It was thanks to the pot-growers of Northern California, and one pot-smoker in particular, that the solar power industry grew into the $60 billion a year behemoth that it is today. You could say that the solar industry, which is revolutionizing the way our society generates electricity, is an unintentional side effect of marijuana.

"My solar business was entirely dependent on pot growers for the first few years," says Dave Katz, founder and President of AEE Solar, the largest renewable energy wholesaler in the United States. I met him while researching my book Off the Grid: Inside the Movement for More Space, Less Government and True Independence in Modern America.
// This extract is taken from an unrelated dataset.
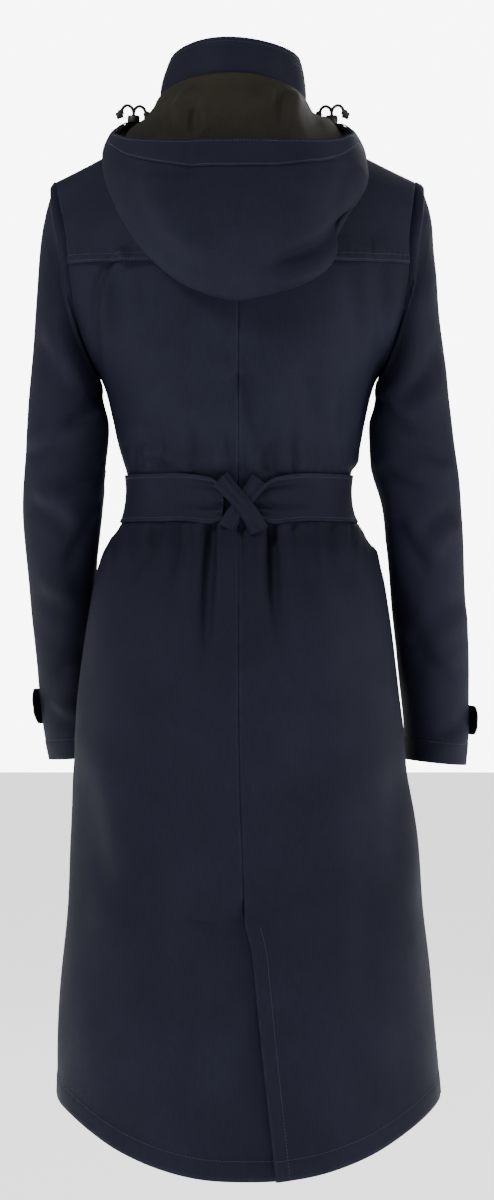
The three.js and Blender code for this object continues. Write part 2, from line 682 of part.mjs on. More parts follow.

AEE sells solar panels, inverters, batteries, and all the other cables and boxes needed to power a home from the sun. It is headquartered in Redway, California, a few miles from Katz' house in Briceland. Land was $400 an acre when Katz moved there in 1980. Today it can fetch up to $40,000 an acre -- without building permission.

Back then, Katz had a business selling parts for VW cars and vans -- the hippies' vehicle of choice. "People were just starting to grow pot -- they all had these hand-built houses in the hills. They were dark, lighted with kerosene lamps. Everybody lived off the grid. And we would sit around and smoke pot," Katz recalled. The hippie homes in the mountains are still there, nestling amongst the redwoods. And they are almost all powered by solar panels which glint from the walls and rooftops wherever you look.

"We were doing things like running lights and stereos off the car battery. Then I thought, Why don't I put two batteries in the car? Then I can always have one battery charged at home when I need it, even if the car isn't there. I designed a little setup and you pushed the switch and disconnected the car battery and charged the extra battery. Then the neighbors wanted it and I was doing it for a lot of people."

It was then that Dave got lucky; he was the right guy in the right place at the right time. He liked to visit the annual consumer-electronics show in Las Vegas. In 1980, he spotted his first solar panel. "It was an ARCO 33-watt panel, sitting in a booth full of solar toys," he said. Dave felt sorry for the stallholder who was ignored by the thousands of passers-by. "I asked him about it," said Dave, "and he said, 'Oh, nobody wants those.' I bought a hundred of them and sold them in a couple of weeks, and people would pay cash."

The word went out among the back-to-the-landers, and Dave was besieged. "I bought a bunch more and sold them in one week."

Katz recalled: "Up until then it had been a real hassle to keep all those batteries charged up, and it was expensive on gas for the generator."

Solar panels transformed the economics of pot growing. Freed from the need to buy petrol, the growers not only saved money, they made fewer risky journeys into town during the harvest season.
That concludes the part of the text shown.